[Object data in JSON]
>> start

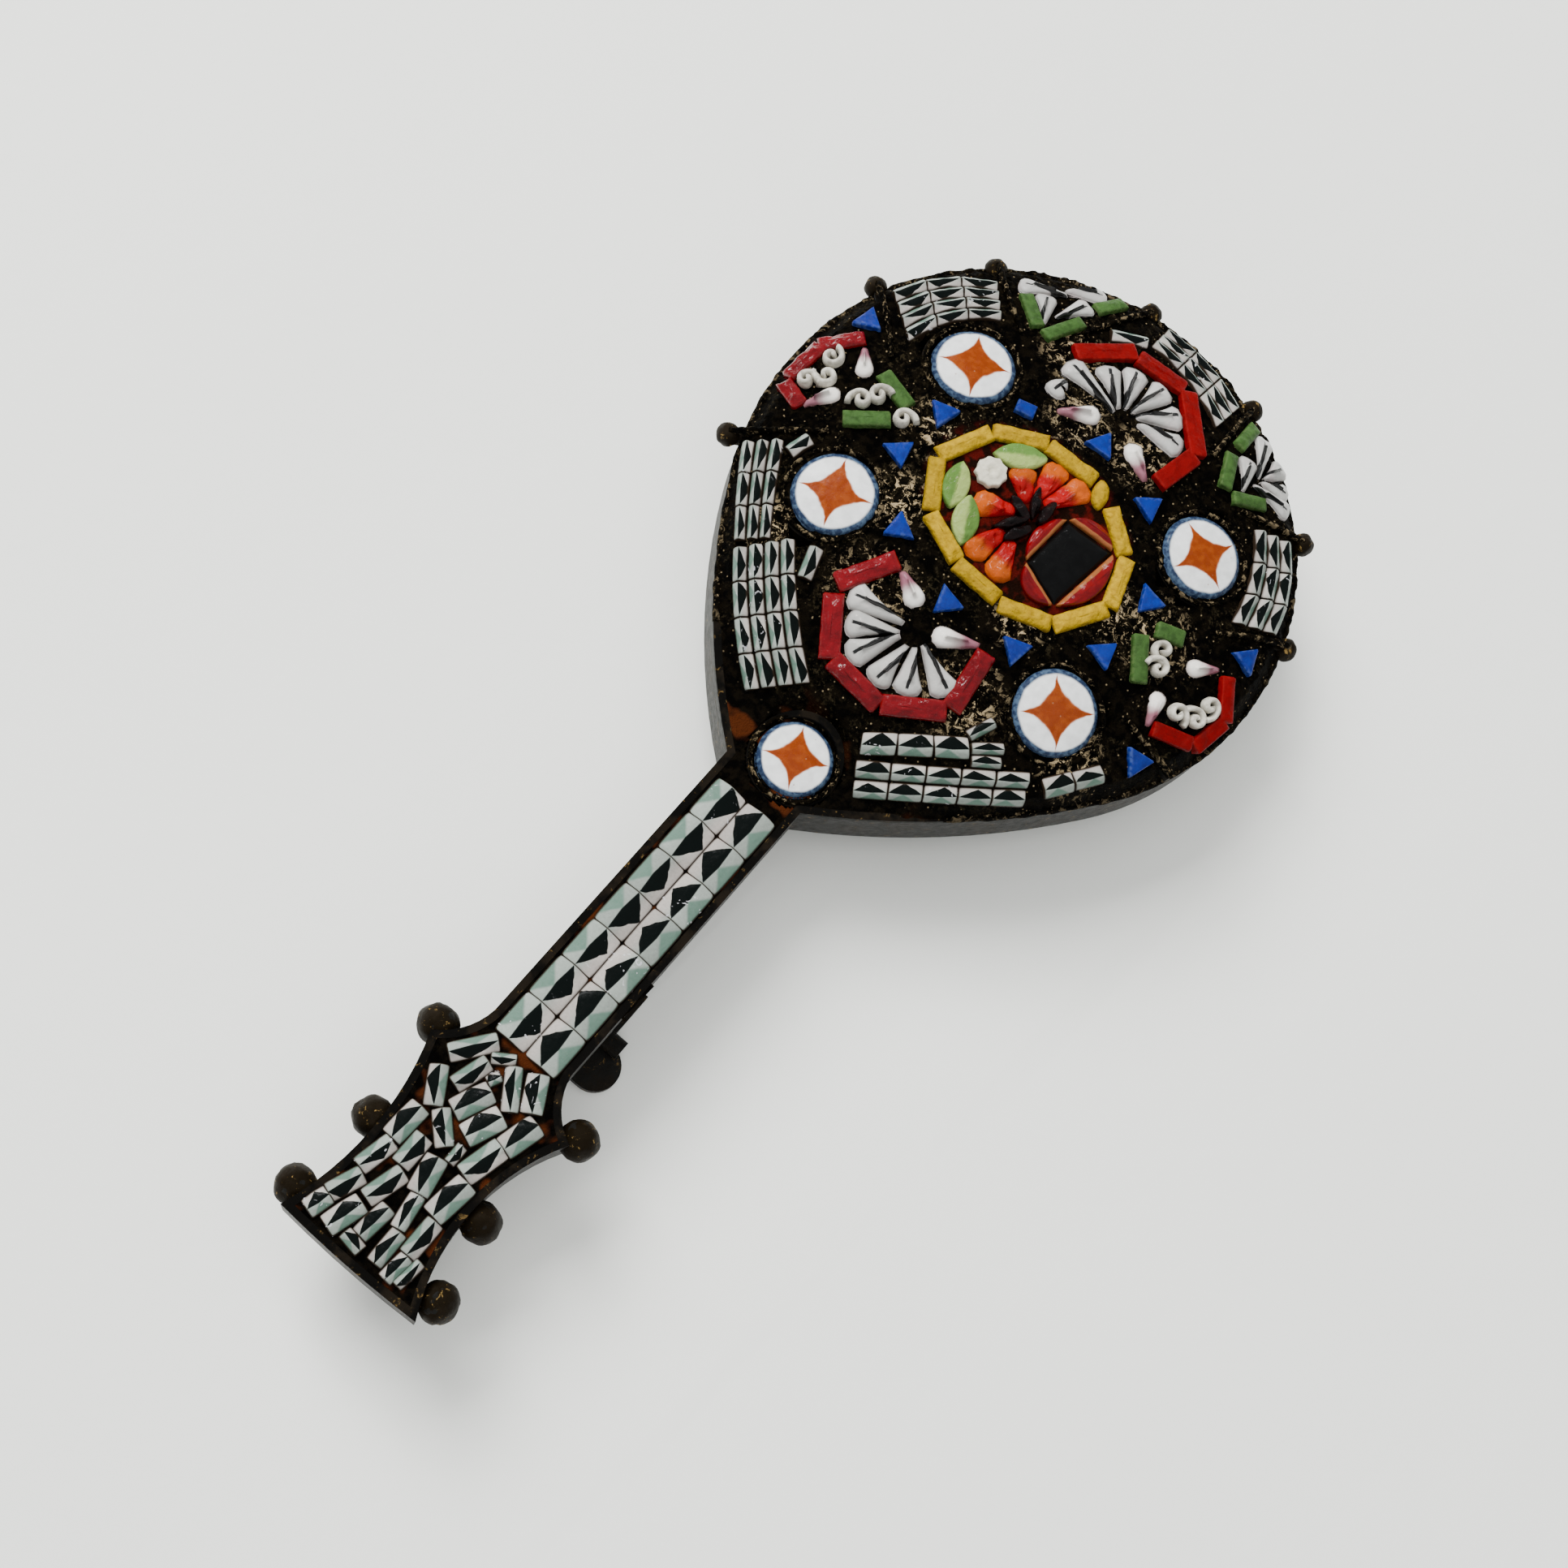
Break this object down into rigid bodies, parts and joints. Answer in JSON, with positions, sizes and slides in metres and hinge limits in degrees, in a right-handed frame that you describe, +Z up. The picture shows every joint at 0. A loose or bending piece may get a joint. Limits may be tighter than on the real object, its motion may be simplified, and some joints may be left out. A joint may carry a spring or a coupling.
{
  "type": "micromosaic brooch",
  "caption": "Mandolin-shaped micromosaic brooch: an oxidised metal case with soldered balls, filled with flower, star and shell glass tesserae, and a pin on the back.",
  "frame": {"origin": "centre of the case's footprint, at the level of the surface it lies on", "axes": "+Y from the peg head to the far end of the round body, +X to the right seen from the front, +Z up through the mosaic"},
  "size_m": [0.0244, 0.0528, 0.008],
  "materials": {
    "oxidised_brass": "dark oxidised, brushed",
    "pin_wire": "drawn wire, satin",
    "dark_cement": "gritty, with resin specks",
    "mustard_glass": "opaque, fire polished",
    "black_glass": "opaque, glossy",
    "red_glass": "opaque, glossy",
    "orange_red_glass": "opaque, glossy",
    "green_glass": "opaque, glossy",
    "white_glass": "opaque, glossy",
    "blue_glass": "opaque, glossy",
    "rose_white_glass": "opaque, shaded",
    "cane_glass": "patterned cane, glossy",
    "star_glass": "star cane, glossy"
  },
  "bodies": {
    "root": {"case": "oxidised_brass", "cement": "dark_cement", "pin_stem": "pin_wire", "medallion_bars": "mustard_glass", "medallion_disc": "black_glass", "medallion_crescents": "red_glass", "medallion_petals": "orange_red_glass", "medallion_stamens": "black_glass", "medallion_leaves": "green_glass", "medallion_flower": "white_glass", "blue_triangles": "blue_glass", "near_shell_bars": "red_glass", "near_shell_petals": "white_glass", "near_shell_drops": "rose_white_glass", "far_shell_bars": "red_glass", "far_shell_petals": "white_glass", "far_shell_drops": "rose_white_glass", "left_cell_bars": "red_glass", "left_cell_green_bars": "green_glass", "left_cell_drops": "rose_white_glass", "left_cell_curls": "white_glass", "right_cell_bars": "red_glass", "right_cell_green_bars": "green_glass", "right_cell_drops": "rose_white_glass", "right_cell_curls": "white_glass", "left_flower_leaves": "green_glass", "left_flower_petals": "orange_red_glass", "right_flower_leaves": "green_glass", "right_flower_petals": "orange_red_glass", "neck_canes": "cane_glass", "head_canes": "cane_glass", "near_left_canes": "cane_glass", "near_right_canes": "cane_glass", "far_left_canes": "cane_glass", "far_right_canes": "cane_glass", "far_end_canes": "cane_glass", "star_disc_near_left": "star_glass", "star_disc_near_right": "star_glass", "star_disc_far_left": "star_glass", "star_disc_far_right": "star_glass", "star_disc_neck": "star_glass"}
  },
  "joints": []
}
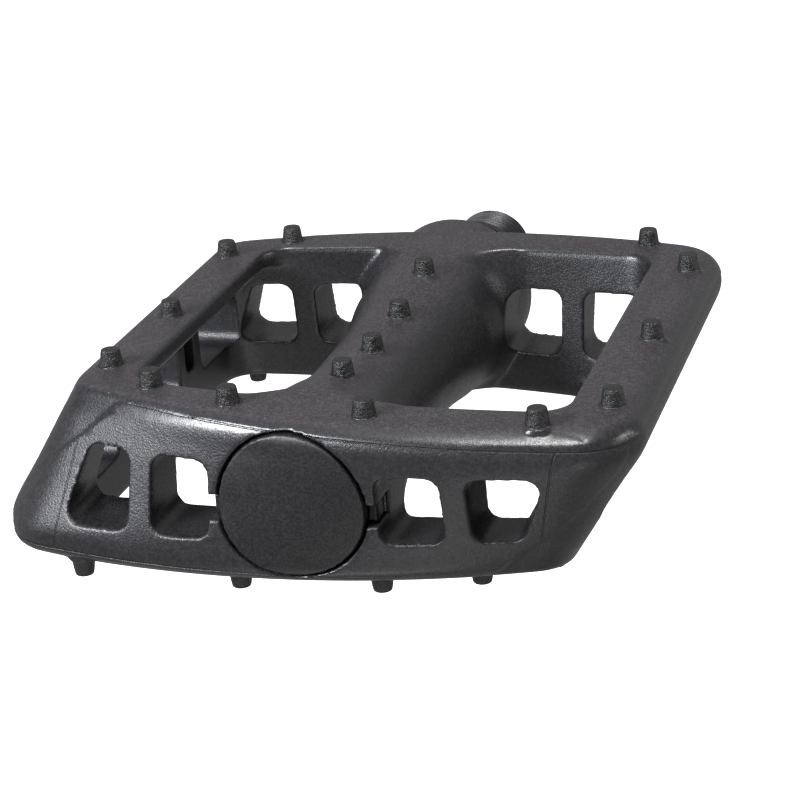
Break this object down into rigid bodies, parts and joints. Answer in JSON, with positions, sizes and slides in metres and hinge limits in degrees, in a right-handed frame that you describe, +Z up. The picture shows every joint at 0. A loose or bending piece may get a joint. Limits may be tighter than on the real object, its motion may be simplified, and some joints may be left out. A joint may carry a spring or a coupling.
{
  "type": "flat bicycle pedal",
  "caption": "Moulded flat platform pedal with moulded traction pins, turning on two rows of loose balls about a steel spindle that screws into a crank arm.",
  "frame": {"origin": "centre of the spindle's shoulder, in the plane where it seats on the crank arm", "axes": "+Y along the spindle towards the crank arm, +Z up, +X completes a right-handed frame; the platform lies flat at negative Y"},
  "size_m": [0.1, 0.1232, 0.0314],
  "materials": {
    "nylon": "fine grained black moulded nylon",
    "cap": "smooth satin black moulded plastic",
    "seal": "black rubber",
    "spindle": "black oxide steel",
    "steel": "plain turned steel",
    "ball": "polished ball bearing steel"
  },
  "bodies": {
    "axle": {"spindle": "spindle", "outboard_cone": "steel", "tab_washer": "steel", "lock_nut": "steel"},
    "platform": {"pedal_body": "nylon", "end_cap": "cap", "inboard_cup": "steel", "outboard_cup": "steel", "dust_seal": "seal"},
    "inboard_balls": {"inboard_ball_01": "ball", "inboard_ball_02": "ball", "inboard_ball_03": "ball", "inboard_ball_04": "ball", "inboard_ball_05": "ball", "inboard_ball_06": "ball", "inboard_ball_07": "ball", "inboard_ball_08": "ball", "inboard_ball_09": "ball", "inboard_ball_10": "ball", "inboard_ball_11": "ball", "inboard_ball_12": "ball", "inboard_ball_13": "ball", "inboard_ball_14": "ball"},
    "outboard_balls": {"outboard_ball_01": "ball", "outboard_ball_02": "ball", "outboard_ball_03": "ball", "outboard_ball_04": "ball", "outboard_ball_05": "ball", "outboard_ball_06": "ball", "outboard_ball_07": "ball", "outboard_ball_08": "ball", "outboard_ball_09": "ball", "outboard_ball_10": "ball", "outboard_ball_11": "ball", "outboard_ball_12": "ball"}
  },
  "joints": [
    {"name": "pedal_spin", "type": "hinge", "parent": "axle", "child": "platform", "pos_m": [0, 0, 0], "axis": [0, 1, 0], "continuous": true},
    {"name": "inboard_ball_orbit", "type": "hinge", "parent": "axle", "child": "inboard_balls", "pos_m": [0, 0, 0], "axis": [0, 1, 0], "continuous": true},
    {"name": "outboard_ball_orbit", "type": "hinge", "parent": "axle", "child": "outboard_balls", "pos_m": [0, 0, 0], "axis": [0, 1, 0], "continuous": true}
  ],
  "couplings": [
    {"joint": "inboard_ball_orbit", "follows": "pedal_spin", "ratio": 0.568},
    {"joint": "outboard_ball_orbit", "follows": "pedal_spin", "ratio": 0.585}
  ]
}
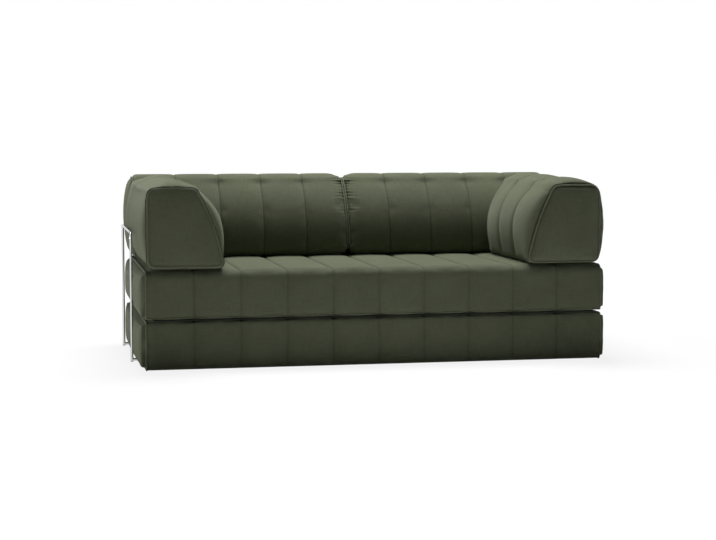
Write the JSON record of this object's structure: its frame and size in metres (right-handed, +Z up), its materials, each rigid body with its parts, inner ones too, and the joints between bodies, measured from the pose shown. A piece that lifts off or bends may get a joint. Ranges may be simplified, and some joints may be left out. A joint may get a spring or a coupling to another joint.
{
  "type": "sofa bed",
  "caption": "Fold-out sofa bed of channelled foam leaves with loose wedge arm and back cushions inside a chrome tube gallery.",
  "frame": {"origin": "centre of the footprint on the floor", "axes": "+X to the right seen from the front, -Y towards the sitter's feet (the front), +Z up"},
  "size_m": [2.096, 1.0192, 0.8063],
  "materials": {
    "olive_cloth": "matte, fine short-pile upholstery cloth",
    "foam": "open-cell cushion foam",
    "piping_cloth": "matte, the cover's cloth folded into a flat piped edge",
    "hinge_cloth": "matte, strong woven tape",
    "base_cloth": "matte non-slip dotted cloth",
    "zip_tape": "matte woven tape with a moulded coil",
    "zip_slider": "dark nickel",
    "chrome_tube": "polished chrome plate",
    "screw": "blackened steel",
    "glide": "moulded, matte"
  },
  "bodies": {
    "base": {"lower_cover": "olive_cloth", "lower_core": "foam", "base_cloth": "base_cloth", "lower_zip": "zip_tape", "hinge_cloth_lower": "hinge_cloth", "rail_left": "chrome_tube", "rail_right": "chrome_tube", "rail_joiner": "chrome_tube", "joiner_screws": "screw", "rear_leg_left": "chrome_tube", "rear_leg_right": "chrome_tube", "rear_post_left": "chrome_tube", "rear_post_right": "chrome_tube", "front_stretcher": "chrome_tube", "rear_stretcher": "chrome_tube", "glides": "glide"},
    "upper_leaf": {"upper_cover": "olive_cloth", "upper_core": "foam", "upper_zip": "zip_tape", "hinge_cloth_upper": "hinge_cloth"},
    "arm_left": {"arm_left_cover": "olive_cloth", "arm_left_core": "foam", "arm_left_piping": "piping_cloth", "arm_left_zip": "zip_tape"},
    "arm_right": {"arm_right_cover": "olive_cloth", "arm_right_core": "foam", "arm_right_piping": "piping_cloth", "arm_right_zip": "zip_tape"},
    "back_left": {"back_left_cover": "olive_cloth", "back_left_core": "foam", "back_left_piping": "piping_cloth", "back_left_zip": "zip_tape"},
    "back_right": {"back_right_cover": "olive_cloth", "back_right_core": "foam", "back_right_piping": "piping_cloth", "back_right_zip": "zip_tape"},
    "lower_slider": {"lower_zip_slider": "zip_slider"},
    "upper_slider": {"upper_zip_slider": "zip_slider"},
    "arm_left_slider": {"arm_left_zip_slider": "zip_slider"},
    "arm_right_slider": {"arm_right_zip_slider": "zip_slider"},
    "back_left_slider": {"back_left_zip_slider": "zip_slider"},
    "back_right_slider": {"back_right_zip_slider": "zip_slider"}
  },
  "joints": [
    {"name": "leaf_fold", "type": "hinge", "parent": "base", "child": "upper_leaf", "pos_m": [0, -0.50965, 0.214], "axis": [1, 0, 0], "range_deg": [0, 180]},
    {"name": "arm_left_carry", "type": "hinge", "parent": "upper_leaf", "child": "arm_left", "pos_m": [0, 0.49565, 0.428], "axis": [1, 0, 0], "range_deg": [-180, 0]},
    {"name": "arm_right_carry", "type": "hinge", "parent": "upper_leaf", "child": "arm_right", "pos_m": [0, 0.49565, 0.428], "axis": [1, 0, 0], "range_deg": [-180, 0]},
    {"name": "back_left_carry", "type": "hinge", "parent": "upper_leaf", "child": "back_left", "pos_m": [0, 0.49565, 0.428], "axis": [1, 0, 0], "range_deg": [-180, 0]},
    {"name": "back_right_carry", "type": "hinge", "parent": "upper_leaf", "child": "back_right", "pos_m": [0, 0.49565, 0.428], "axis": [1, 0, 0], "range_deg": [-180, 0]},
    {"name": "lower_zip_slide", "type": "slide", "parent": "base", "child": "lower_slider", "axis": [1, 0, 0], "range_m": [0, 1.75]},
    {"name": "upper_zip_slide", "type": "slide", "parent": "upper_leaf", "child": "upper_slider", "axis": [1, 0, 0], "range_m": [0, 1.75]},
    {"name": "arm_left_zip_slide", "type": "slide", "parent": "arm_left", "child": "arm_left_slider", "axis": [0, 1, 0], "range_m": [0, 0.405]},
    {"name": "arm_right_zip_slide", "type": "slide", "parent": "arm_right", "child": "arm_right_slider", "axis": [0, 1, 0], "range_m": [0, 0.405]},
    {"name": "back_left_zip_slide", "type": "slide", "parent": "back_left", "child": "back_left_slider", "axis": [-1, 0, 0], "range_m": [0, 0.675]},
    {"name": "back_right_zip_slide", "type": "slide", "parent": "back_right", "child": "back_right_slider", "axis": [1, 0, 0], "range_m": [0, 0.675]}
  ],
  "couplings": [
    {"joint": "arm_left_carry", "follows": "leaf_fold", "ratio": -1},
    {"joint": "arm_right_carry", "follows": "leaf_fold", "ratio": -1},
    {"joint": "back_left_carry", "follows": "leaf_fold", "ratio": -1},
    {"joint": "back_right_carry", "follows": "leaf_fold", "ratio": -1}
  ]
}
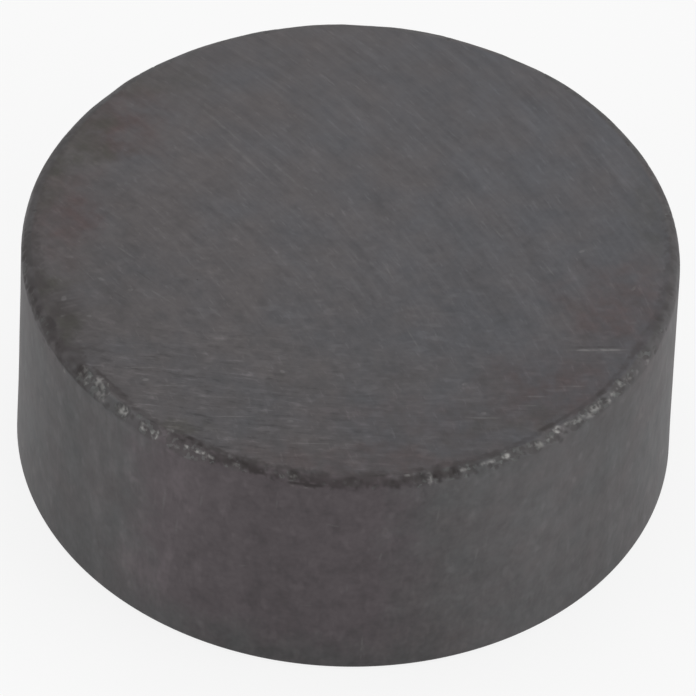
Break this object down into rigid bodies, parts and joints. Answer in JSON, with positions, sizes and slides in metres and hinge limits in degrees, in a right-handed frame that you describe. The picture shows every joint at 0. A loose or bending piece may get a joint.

>> end

> To be done
Copy out every line from the records that has the word "piece".

> Result of the task
Break this object down into rigid bodies, parts and joints. Answer in JSON, with positions, sizes and slides in metres and hinge limits in degrees, in a right-handed frame that you describe, +Z up. The picture shows every joint at 0. A loose or bending piece may get a joint. Limits may be tighter than on the real object, its motion may be simplified, and some joints may be left out. A joint may carry a spring or a coupling.
Break this object down into rigid bodies, parts and joints. Answer in JSON, with positions, sizes and slides in metres and hinge limits in degrees, in a right-handed frame that you describe, +Z up. The picture shows every joint at 0. A loose or bending piece may get a joint. Limits may be tighter than on the real object, its motion may be simplified, and some joints may be left out. A joint may carry a spring or a coupling.
Write the JSON record of this object's structure: its frame and size in metres (right-handed, +Z up), its materials, each rigid body with its parts, inner ones too, and the joints between bodies, measured from the pose shown. A piece that lifts off or bends may get a joint. Ranges may be simplified, and some joints may be left out. A joint may get a spring or a coupling to another joint.
Break this object down into rigid bodies, parts and joints. Answer in JSON, with positions, sizes and slides in metres and hinge limits in degrees, in a right-handed frame that you describe. The picture shows every joint at 0. A loose or bending piece may get a joint.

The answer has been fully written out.